— Start TASK DATA —

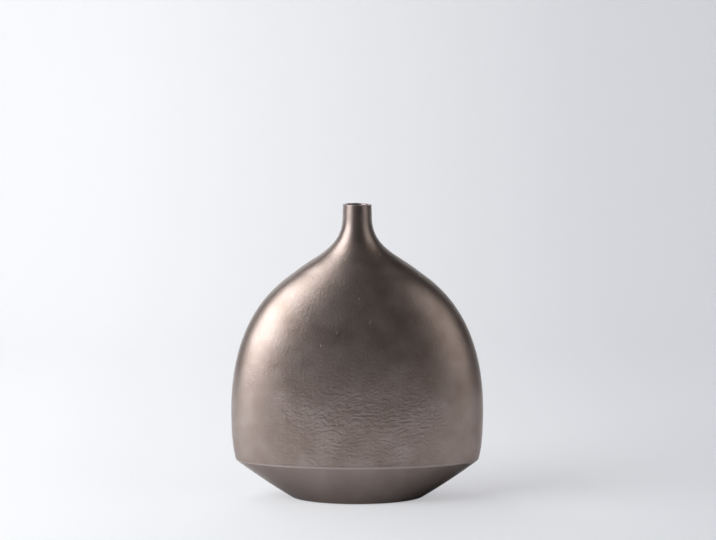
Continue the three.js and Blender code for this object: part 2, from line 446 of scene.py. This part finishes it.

— End TASK DATA —
— Start TASK DATA —

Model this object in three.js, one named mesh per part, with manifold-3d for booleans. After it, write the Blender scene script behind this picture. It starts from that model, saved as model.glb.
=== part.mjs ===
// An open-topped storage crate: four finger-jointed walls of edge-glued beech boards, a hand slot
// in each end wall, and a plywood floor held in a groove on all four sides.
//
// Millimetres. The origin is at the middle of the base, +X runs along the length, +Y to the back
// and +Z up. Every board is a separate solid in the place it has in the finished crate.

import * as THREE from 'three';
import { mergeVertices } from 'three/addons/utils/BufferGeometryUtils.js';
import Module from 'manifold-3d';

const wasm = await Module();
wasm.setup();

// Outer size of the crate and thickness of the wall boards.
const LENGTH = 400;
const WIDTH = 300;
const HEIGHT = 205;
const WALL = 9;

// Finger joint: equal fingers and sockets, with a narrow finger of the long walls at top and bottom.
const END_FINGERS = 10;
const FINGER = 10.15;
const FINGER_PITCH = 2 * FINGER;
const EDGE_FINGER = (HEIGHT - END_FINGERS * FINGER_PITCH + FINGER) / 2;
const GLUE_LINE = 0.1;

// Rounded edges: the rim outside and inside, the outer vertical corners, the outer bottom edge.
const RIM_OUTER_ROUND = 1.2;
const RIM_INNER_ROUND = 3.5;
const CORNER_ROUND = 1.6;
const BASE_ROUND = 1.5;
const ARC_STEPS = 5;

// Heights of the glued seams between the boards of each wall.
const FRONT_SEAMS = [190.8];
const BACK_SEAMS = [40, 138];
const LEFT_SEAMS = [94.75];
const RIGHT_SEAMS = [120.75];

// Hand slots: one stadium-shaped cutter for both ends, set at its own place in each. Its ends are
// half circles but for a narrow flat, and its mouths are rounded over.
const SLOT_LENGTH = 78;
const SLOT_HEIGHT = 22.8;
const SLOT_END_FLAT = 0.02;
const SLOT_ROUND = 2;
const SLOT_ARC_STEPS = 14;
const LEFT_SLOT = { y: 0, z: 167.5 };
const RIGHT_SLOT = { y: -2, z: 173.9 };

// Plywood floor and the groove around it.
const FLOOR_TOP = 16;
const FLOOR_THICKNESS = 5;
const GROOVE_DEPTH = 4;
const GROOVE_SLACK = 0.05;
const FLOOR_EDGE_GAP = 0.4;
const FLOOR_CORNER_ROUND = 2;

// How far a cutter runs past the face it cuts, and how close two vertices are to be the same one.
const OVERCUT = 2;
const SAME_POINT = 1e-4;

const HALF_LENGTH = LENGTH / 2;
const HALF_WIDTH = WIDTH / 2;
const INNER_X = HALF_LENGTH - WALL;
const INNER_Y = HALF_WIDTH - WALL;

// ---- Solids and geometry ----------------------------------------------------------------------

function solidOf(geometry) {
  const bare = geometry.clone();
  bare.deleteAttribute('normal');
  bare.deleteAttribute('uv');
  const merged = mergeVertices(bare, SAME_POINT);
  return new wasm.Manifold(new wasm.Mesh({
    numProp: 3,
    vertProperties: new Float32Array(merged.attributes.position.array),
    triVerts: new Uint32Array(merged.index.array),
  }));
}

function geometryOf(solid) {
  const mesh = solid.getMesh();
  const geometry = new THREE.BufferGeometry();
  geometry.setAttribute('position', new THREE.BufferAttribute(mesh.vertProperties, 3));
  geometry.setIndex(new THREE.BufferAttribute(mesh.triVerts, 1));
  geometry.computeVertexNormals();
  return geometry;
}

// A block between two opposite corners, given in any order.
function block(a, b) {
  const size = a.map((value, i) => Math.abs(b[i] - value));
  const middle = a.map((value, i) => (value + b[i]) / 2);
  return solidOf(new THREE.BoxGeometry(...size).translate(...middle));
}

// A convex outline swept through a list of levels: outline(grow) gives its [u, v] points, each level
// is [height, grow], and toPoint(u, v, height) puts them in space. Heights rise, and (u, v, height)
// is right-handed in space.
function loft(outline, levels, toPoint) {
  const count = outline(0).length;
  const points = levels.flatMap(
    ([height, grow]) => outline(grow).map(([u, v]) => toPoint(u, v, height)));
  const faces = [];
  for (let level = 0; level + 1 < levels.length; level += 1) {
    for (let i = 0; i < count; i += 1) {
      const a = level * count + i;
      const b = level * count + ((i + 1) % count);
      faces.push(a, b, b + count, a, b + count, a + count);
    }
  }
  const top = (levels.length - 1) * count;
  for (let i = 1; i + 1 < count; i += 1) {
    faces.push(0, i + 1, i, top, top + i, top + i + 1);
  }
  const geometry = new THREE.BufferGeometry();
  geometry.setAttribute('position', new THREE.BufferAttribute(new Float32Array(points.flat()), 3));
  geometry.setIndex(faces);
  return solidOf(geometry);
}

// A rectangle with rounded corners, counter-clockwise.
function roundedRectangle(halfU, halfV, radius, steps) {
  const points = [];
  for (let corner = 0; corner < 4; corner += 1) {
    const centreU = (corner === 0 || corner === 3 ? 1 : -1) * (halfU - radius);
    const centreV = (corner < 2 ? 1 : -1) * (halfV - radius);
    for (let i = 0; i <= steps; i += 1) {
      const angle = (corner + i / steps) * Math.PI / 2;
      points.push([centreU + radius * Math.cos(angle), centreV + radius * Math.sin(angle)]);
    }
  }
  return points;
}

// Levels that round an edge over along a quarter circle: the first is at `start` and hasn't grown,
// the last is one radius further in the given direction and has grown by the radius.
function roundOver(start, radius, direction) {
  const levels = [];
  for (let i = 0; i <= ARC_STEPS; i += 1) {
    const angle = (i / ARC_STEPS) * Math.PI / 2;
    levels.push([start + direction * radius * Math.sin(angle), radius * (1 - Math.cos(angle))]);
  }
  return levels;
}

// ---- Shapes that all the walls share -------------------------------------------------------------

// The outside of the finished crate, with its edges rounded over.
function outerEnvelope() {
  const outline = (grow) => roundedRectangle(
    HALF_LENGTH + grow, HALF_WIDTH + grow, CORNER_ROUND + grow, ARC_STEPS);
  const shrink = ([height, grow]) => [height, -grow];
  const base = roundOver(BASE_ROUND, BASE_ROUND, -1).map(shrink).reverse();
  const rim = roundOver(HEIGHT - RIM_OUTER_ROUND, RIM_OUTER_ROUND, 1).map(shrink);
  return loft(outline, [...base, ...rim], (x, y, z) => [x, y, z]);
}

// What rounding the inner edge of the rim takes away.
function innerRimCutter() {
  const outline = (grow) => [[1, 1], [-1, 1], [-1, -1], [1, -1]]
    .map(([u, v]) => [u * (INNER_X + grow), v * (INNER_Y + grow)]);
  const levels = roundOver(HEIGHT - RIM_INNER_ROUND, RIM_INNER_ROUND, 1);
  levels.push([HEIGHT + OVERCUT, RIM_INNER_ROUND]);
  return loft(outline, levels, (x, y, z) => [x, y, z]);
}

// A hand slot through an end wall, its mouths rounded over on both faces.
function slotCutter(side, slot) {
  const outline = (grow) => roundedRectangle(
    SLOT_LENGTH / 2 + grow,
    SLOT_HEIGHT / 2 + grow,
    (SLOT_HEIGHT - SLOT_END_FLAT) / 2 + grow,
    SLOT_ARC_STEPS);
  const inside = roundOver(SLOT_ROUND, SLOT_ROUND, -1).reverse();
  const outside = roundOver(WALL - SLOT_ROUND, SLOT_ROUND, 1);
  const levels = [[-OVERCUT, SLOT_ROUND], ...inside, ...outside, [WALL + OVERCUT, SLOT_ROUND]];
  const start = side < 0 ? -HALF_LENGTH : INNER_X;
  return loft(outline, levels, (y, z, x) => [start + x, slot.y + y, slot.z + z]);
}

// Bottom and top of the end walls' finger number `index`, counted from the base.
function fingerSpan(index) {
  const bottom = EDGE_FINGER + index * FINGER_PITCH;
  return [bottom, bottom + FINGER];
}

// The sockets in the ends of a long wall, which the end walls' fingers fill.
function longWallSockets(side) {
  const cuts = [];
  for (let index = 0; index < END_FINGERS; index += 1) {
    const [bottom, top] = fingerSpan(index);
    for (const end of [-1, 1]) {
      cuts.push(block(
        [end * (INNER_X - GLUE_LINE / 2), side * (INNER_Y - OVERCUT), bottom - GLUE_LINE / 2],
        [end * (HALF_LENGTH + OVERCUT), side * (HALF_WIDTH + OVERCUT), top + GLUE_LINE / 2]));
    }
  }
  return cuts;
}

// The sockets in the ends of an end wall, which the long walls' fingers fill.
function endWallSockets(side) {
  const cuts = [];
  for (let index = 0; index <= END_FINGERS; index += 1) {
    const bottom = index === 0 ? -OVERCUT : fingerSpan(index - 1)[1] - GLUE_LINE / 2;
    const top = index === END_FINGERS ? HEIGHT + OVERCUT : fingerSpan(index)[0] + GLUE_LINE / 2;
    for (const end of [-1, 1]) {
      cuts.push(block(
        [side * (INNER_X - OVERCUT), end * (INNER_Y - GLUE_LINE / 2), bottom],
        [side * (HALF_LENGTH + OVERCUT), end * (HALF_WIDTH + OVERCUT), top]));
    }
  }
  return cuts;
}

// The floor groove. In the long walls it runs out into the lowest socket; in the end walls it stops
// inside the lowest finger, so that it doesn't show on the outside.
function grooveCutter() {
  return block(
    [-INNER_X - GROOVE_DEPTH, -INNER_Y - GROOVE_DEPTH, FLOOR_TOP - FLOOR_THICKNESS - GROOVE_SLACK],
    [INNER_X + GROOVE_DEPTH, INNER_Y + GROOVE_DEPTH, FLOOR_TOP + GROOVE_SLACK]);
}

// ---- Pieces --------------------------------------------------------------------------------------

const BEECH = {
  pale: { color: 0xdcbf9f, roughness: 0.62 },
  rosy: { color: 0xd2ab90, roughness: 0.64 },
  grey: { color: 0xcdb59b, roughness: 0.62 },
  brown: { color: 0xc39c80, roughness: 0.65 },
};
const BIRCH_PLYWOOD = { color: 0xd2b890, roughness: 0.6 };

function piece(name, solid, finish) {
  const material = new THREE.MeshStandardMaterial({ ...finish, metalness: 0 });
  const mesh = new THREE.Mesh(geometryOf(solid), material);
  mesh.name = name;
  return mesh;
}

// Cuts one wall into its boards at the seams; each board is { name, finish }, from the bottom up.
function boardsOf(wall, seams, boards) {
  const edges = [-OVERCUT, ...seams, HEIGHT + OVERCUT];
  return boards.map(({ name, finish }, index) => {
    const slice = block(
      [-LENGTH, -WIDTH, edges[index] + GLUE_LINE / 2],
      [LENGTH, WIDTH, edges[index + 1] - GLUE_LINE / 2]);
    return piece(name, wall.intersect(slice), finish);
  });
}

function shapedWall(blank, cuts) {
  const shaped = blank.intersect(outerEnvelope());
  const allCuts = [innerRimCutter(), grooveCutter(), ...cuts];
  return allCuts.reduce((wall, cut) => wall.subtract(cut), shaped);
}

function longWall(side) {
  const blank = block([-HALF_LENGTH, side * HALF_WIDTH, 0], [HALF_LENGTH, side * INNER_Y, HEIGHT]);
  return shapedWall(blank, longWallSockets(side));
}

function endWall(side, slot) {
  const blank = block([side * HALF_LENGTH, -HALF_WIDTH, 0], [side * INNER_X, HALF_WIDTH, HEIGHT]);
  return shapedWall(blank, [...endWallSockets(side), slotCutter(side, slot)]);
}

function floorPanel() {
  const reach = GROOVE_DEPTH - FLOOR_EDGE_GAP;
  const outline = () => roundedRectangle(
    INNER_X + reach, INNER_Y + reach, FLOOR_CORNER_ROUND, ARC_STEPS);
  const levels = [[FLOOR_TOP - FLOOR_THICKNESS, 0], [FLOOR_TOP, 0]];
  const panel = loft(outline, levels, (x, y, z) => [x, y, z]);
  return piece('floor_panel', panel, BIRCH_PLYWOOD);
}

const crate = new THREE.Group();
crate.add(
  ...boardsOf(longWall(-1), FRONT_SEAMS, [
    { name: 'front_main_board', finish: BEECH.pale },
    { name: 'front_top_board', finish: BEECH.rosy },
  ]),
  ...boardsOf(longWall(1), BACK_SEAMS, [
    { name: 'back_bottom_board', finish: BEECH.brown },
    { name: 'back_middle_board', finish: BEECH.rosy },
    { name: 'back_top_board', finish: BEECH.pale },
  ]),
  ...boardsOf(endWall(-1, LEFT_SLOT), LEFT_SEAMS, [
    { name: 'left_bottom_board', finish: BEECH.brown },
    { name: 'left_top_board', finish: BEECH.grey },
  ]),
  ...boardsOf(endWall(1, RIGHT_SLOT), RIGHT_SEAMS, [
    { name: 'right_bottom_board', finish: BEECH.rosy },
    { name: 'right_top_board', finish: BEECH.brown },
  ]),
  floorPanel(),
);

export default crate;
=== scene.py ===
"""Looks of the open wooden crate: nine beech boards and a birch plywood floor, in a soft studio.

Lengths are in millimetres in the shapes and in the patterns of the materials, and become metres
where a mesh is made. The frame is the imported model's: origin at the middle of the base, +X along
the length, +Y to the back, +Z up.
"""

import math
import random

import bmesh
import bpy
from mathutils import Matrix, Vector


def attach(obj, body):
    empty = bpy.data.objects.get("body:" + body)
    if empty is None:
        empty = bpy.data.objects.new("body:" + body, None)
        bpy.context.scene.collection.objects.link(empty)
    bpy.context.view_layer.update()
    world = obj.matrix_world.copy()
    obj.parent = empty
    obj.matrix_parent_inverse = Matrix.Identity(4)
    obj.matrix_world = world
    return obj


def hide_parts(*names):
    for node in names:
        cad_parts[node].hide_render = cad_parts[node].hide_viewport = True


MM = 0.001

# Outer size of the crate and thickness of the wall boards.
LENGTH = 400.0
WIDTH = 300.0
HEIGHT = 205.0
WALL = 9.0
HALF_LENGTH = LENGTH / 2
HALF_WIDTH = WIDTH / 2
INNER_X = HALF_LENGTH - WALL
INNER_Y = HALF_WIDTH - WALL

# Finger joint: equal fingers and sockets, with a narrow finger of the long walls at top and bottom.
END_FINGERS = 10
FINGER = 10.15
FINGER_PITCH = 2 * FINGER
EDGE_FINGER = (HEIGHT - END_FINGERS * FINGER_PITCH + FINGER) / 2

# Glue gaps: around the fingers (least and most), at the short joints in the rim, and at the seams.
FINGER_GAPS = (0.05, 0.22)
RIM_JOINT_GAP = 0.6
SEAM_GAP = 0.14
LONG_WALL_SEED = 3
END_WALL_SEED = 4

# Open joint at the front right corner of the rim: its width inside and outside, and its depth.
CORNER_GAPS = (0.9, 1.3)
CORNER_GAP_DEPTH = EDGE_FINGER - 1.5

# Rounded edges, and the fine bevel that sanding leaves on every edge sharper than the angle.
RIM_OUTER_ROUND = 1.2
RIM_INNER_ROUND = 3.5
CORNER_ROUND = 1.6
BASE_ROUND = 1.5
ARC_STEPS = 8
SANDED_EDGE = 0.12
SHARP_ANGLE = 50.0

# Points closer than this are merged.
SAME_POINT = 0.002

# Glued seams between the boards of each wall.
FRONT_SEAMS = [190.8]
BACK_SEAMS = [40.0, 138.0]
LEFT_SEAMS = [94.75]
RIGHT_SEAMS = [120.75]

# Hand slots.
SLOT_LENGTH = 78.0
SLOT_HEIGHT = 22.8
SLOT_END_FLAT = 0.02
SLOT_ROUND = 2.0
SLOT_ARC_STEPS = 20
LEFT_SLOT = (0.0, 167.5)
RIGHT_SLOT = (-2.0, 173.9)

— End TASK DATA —

PROMPT >> Copy out precisely the lines from the line with "const crate = new THREE.Group();" to the line with "bpy.context.scene.collection.objects.link(empty)" in the material above, including those two lines and omitting all the rest.

FULL ANSWER >>
const crate = new THREE.Group();
crate.add(
  ...boardsOf(longWall(-1), FRONT_SEAMS, [
    { name: 'front_main_board', finish: BEECH.pale },
    { name: 'front_top_board', finish: BEECH.rosy },
  ]),
  ...boardsOf(longWall(1), BACK_SEAMS, [
    { name: 'back_bottom_board', finish: BEECH.brown },
    { name: 'back_middle_board', finish: BEECH.rosy },
    { name: 'back_top_board', finish: BEECH.pale },
  ]),
  ...boardsOf(endWall(-1, LEFT_SLOT), LEFT_SEAMS, [
    { name: 'left_bottom_board', finish: BEECH.brown },
    { name: 'left_top_board', finish: BEECH.grey },
  ]),
  ...boardsOf(endWall(1, RIGHT_SLOT), RIGHT_SEAMS, [
    { name: 'right_bottom_board', finish: BEECH.rosy },
    { name: 'right_top_board', finish: BEECH.brown },
  ]),
  floorPanel(),
);

export default crate;
=== scene.py ===
"""Looks of the open wooden crate: nine beech boards and a birch plywood floor, in a soft studio.

Lengths are in millimetres in the shapes and in the patterns of the materials, and become metres
where a mesh is made. The frame is the imported model's: origin at the middle of the base, +X along
the length, +Y to the back, +Z up.
"""

import math
import random

import bmesh
import bpy
from mathutils import Matrix, Vector


def attach(obj, body):
    empty = bpy.data.objects.get("body:" + body)
    if empty is None:
        empty = bpy.data.objects.new("body:" + body, None)
        bpy.context.scene.collection.objects.link(empty)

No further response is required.